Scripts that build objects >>
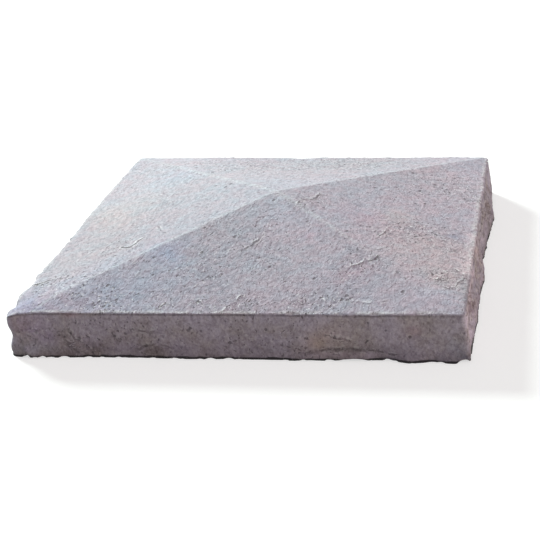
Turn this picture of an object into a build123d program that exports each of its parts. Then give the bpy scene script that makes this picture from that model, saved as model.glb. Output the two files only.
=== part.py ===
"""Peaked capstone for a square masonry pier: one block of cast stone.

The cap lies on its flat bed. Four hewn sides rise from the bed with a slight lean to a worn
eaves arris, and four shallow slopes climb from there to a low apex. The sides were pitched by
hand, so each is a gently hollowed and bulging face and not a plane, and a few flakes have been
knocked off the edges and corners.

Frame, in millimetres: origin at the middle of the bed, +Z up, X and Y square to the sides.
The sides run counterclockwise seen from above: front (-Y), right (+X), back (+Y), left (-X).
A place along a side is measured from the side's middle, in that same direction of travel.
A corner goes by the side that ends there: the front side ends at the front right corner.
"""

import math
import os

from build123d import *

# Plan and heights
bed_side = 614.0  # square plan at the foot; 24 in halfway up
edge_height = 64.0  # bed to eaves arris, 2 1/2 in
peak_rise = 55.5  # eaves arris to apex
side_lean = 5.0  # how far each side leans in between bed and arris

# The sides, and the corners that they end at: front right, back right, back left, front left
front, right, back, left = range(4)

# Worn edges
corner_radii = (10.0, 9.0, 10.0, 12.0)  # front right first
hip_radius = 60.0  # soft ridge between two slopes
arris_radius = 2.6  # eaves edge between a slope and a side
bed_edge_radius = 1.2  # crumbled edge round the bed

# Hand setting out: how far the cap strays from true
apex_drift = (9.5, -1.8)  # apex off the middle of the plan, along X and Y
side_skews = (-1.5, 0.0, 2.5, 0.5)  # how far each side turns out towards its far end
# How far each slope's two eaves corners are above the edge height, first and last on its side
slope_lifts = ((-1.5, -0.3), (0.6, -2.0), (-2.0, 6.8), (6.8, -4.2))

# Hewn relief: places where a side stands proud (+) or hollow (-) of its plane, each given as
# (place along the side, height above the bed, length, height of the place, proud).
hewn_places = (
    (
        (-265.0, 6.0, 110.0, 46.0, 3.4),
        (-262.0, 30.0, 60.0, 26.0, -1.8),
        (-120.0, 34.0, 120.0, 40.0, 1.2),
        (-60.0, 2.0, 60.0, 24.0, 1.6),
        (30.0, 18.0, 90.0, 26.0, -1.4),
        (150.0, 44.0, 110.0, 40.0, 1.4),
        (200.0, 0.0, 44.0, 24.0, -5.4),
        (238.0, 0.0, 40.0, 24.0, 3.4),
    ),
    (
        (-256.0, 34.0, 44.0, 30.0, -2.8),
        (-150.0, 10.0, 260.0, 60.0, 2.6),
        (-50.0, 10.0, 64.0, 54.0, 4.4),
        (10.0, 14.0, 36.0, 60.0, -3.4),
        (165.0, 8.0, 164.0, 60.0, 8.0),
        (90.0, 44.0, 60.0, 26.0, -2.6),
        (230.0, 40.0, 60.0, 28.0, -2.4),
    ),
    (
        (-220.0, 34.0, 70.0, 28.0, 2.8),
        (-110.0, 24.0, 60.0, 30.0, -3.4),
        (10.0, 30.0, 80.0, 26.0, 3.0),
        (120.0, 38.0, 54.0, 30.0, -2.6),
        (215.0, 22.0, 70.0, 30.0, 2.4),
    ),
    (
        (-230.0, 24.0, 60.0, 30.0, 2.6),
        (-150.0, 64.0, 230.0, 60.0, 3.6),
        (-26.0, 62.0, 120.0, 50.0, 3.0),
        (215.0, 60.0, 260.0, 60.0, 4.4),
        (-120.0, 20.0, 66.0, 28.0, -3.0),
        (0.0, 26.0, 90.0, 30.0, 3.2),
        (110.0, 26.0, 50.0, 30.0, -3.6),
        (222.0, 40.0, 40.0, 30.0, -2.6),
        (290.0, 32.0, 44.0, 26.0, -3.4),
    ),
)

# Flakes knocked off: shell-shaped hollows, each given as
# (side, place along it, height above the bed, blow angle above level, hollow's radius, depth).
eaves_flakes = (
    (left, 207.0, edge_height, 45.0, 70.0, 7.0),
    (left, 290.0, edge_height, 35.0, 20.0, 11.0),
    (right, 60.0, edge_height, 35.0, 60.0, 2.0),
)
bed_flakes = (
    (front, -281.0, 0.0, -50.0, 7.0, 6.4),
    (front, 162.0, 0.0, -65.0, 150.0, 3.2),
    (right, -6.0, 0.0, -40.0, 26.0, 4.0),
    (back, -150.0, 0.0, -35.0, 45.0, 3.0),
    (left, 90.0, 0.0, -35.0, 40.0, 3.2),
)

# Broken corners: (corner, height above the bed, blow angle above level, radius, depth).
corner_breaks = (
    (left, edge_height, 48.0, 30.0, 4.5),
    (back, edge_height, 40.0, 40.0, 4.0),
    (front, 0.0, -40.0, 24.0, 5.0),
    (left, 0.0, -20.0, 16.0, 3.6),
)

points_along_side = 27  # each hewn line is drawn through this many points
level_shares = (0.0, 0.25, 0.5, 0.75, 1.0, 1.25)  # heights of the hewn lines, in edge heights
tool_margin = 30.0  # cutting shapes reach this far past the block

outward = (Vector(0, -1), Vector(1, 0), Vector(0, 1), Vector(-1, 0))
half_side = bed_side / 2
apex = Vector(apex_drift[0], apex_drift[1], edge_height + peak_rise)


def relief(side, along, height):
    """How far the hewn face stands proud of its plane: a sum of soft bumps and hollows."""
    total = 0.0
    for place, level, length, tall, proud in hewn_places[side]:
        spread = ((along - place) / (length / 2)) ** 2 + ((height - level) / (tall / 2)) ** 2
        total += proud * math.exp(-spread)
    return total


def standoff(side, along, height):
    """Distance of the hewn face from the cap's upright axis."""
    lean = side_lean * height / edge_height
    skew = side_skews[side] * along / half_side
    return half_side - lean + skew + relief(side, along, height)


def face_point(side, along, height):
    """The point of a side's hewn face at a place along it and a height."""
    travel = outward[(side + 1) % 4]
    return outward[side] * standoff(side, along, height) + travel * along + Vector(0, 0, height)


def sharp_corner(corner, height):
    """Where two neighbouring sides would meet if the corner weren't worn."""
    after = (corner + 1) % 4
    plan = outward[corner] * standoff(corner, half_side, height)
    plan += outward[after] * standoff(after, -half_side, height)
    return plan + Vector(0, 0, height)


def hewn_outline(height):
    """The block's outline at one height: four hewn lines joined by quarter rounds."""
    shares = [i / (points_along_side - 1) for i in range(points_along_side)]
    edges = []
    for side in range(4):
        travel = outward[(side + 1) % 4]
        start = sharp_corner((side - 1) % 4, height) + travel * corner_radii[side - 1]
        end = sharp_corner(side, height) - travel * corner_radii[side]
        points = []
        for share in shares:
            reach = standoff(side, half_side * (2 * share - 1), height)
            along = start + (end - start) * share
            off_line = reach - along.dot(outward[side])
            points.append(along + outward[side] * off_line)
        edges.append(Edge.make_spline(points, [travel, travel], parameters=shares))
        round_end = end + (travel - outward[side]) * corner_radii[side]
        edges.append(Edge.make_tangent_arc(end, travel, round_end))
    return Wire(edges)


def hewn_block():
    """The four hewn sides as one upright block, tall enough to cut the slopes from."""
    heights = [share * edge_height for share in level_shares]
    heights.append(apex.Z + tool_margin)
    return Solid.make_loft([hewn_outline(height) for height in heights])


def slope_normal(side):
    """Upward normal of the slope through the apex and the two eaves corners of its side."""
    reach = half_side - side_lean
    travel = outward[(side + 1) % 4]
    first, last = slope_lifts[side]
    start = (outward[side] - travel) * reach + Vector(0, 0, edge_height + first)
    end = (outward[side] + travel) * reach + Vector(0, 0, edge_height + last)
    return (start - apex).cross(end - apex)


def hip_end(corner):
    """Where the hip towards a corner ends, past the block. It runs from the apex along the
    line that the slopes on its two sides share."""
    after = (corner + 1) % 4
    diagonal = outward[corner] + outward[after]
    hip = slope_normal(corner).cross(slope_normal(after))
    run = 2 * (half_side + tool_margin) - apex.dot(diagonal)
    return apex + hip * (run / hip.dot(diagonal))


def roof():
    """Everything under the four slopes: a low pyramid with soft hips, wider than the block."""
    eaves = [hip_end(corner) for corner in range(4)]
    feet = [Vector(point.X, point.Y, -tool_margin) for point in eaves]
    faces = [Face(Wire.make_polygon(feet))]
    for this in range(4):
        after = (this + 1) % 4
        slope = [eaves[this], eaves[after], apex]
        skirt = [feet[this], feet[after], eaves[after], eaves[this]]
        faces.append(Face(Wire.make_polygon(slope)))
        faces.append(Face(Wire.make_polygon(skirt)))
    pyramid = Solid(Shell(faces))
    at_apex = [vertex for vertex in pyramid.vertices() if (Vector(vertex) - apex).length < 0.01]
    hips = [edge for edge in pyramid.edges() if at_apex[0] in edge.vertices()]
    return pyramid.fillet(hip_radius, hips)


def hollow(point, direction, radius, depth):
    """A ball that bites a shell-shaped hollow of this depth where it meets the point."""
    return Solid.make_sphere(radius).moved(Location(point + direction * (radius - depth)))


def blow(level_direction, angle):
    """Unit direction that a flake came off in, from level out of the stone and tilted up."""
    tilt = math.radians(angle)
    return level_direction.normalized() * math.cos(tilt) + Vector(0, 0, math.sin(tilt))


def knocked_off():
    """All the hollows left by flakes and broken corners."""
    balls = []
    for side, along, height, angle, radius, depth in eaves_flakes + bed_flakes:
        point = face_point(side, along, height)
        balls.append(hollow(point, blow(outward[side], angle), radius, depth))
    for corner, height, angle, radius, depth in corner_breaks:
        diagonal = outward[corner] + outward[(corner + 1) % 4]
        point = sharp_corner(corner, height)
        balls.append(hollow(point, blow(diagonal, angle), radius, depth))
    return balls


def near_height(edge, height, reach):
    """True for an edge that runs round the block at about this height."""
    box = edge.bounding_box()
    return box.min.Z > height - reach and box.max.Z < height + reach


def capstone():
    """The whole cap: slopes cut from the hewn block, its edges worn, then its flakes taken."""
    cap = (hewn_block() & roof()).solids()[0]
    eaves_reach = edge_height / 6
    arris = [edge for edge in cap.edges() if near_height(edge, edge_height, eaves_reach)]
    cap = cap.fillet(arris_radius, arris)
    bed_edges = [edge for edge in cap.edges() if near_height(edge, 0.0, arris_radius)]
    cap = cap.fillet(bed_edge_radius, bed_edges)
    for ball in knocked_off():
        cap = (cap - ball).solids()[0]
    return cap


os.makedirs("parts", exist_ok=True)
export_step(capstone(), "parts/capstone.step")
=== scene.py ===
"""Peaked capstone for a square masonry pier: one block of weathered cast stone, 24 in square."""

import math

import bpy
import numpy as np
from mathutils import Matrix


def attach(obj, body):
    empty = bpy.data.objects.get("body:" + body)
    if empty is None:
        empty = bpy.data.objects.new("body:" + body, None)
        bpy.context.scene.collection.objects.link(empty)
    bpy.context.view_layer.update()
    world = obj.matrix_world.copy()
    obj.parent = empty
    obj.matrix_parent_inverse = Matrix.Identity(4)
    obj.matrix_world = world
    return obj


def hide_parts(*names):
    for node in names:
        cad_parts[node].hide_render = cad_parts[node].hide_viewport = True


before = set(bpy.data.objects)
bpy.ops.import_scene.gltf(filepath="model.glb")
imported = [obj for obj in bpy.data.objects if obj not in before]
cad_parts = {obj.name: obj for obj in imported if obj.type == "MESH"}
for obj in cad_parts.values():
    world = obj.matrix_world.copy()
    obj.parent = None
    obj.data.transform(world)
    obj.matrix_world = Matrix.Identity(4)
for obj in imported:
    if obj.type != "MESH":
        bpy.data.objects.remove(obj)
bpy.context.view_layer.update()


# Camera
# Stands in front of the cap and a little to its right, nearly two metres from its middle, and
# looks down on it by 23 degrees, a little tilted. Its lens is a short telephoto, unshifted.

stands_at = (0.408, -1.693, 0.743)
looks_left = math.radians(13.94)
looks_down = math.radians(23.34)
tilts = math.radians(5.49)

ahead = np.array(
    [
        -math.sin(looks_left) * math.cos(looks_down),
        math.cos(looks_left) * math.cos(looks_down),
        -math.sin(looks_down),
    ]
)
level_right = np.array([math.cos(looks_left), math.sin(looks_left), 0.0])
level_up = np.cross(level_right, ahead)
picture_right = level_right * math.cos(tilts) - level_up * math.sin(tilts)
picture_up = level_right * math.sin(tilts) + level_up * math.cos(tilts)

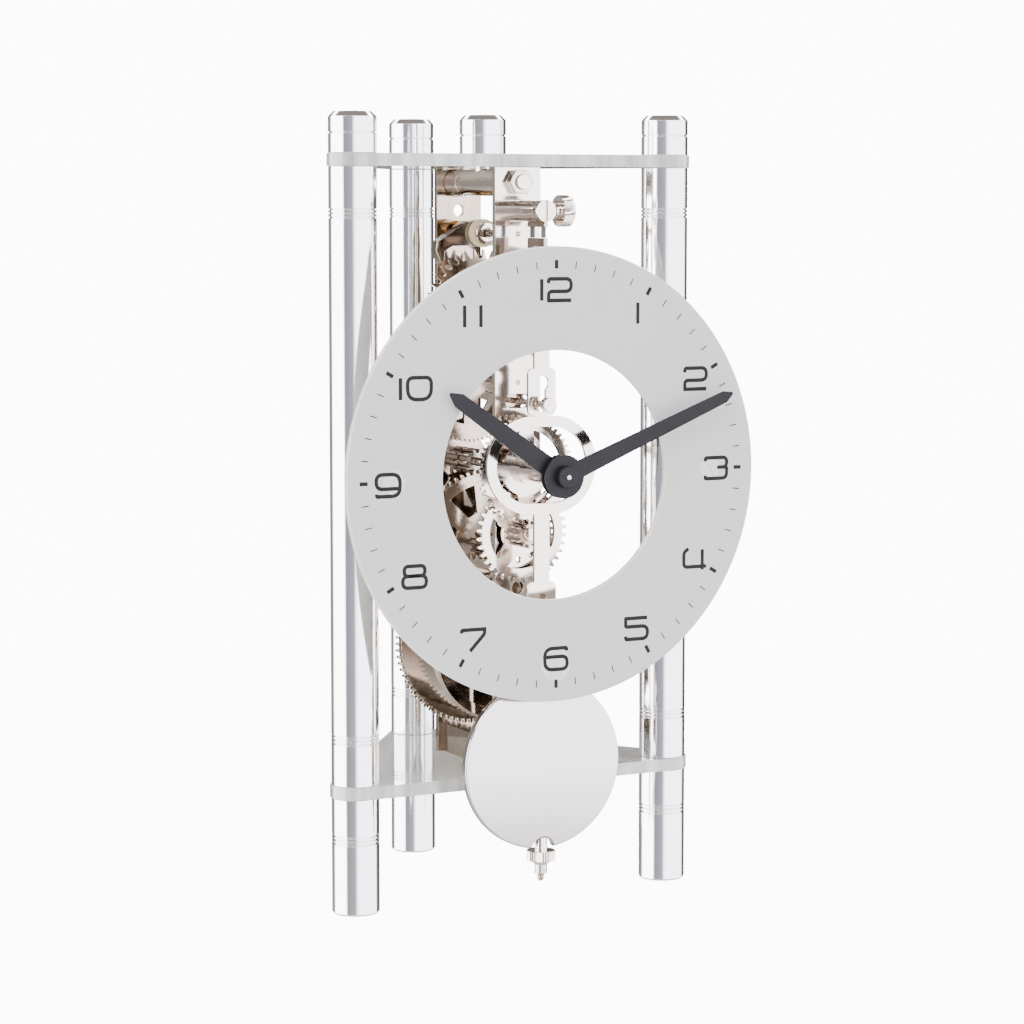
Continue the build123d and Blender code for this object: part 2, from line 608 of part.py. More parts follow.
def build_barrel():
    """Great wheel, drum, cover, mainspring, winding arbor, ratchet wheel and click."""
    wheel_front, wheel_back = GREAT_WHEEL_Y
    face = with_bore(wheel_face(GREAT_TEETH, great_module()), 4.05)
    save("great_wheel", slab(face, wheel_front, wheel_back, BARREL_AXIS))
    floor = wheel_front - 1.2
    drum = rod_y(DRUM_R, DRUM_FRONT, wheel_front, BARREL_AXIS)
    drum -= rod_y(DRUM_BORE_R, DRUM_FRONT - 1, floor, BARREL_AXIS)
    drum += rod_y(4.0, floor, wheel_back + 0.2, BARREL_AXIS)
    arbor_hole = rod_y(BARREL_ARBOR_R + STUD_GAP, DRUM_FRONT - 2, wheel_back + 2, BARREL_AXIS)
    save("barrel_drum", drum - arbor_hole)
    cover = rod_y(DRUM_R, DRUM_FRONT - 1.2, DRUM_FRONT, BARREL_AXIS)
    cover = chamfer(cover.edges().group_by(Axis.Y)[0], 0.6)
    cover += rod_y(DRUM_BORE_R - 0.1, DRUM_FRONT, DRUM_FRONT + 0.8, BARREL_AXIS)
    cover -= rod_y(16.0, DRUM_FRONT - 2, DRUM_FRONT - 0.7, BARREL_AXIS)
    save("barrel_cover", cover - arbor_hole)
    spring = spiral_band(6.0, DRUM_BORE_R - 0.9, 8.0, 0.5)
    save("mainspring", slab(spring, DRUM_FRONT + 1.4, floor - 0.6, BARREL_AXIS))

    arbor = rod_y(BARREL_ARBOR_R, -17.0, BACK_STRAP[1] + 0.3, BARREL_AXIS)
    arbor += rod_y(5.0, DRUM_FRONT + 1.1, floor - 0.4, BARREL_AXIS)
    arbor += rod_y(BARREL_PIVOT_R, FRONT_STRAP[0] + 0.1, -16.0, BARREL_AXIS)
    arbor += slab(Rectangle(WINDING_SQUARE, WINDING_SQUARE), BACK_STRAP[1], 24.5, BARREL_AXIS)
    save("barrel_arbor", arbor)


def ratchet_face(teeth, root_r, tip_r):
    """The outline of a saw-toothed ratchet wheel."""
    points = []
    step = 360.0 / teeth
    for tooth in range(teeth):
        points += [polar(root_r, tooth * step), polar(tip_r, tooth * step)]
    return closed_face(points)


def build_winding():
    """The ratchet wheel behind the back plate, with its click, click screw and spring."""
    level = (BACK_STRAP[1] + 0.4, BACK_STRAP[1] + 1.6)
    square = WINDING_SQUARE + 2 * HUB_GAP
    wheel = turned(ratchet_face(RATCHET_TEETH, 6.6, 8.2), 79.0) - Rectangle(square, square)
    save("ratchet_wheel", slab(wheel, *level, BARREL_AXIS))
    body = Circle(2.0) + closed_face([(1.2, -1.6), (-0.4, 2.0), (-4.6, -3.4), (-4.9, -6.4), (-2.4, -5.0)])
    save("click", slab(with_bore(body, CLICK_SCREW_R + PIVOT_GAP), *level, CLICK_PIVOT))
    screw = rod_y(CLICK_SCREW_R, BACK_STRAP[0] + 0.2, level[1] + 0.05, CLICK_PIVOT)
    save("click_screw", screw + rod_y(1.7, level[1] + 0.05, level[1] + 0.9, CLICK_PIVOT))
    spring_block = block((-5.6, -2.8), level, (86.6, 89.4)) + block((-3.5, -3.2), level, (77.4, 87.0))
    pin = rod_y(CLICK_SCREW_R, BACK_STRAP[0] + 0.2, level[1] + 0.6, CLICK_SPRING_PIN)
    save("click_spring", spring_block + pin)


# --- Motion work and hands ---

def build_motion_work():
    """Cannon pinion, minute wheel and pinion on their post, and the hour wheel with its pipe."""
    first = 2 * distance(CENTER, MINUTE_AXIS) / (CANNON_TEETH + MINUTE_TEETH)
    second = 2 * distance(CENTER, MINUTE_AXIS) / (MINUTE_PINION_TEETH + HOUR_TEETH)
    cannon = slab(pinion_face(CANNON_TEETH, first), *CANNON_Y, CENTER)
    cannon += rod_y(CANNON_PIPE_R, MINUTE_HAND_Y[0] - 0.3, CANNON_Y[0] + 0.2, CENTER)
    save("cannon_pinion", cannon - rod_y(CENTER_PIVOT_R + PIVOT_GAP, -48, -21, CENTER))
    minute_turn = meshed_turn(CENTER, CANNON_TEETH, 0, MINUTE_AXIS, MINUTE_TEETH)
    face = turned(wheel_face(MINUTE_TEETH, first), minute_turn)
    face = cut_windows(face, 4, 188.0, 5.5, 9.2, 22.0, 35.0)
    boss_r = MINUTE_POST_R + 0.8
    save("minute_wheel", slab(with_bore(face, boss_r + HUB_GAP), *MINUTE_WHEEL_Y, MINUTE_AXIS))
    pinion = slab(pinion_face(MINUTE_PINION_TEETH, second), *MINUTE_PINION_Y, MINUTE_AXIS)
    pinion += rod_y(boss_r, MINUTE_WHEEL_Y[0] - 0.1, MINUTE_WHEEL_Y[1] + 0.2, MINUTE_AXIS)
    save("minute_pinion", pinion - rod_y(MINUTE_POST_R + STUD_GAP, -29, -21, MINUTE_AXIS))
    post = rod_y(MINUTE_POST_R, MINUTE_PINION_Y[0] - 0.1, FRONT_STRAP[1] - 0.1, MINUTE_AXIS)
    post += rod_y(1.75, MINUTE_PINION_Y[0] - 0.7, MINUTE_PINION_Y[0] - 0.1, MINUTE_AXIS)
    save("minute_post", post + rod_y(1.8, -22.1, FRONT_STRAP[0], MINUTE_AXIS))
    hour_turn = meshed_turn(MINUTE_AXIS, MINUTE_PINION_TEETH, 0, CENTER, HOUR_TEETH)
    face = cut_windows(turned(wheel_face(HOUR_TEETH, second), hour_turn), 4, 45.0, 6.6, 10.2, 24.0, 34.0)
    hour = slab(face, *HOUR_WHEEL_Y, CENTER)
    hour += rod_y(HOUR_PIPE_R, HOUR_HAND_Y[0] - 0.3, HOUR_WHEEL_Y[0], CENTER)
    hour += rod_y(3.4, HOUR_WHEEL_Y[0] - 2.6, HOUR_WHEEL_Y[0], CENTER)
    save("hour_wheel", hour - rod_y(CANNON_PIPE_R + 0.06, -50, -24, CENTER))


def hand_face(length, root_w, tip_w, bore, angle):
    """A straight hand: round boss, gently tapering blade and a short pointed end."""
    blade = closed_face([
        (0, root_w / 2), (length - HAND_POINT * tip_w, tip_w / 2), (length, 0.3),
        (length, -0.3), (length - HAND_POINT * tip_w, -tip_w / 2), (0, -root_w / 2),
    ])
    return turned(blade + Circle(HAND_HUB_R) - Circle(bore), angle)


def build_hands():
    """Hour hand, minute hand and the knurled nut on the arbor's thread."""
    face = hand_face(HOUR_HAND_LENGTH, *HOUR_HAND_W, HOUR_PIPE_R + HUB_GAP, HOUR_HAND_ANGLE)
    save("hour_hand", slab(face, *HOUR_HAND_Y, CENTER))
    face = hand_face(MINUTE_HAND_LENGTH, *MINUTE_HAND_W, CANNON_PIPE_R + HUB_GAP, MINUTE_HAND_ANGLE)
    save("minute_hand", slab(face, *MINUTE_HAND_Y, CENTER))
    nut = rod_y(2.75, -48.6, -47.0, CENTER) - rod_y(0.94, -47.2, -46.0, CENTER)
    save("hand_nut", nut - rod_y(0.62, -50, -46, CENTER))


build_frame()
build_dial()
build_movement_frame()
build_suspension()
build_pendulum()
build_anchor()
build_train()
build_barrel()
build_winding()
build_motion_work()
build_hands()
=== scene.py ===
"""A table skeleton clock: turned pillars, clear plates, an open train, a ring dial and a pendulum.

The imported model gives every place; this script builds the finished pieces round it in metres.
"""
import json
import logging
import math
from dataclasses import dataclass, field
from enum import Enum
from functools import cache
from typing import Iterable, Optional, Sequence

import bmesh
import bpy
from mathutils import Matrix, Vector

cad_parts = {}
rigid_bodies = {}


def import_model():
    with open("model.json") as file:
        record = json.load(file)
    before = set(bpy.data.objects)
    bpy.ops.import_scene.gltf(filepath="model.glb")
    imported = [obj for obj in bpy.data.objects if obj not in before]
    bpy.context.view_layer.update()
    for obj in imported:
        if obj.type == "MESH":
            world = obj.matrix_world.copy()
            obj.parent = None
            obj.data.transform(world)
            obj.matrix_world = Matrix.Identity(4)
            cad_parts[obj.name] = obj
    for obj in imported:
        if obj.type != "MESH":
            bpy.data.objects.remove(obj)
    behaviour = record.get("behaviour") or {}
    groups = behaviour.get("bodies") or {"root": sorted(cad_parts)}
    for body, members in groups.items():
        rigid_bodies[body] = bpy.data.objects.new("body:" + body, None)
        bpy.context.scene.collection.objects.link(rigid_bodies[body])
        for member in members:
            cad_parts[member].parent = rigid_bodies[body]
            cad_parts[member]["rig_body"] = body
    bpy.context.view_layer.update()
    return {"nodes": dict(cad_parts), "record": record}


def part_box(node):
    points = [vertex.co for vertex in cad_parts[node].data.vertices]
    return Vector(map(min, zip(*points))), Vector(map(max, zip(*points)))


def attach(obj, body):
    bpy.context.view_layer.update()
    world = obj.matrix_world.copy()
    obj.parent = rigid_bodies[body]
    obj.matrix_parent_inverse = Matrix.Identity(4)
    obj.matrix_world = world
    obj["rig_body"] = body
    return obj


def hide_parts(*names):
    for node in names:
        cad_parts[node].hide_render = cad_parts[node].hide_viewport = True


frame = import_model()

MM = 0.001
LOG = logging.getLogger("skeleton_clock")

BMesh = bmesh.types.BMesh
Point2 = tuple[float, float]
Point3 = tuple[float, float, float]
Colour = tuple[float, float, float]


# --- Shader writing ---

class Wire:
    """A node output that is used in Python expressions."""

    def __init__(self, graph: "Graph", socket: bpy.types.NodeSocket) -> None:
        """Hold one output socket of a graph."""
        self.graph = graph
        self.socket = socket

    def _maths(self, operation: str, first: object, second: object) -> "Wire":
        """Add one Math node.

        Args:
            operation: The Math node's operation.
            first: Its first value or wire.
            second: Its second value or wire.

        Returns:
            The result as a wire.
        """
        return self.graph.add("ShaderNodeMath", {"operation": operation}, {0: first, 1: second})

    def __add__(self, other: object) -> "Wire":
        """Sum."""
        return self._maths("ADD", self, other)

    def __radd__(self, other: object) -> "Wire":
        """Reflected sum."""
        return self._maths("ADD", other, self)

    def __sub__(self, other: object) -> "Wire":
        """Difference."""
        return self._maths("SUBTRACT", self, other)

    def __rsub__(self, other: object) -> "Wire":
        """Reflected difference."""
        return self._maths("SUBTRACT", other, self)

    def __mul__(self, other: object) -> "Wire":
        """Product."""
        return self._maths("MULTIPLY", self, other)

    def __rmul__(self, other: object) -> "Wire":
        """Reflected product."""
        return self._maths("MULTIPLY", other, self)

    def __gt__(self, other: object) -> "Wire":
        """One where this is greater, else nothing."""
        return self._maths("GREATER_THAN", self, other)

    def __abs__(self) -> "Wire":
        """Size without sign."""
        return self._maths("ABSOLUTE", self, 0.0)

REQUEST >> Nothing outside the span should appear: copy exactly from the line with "build_frame()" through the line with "cad_parts[member].parent = rigid_bodies[body]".

RESPONSE TO THIS TASK >>
build_frame()
build_dial()
build_movement_frame()
build_suspension()
build_pendulum()
build_anchor()
build_train()
build_barrel()
build_winding()
build_motion_work()
build_hands()
=== scene.py ===
"""A table skeleton clock: turned pillars, clear plates, an open train, a ring dial and a pendulum.

The imported model gives every place; this script builds the finished pieces round it in metres.
"""
import json
import logging
import math
from dataclasses import dataclass, field
from enum import Enum
from functools import cache
from typing import Iterable, Optional, Sequence

import bmesh
import bpy
from mathutils import Matrix, Vector

cad_parts = {}
rigid_bodies = {}


def import_model():
    with open("model.json") as file:
        record = json.load(file)
    before = set(bpy.data.objects)
    bpy.ops.import_scene.gltf(filepath="model.glb")
    imported = [obj for obj in bpy.data.objects if obj not in before]
    bpy.context.view_layer.update()
    for obj in imported:
        if obj.type == "MESH":
            world = obj.matrix_world.copy()
            obj.parent = None
            obj.data.transform(world)
            obj.matrix_world = Matrix.Identity(4)
            cad_parts[obj.name] = obj
    for obj in imported:
        if obj.type != "MESH":
            bpy.data.objects.remove(obj)
    behaviour = record.get("behaviour") or {}
    groups = behaviour.get("bodies") or {"root": sorted(cad_parts)}
    for body, members in groups.items():
        rigid_bodies[body] = bpy.data.objects.new("body:" + body, None)
        bpy.context.scene.collection.objects.link(rigid_bodies[body])
        for member in members:
            cad_parts[member].parent = rigid_bodies[body]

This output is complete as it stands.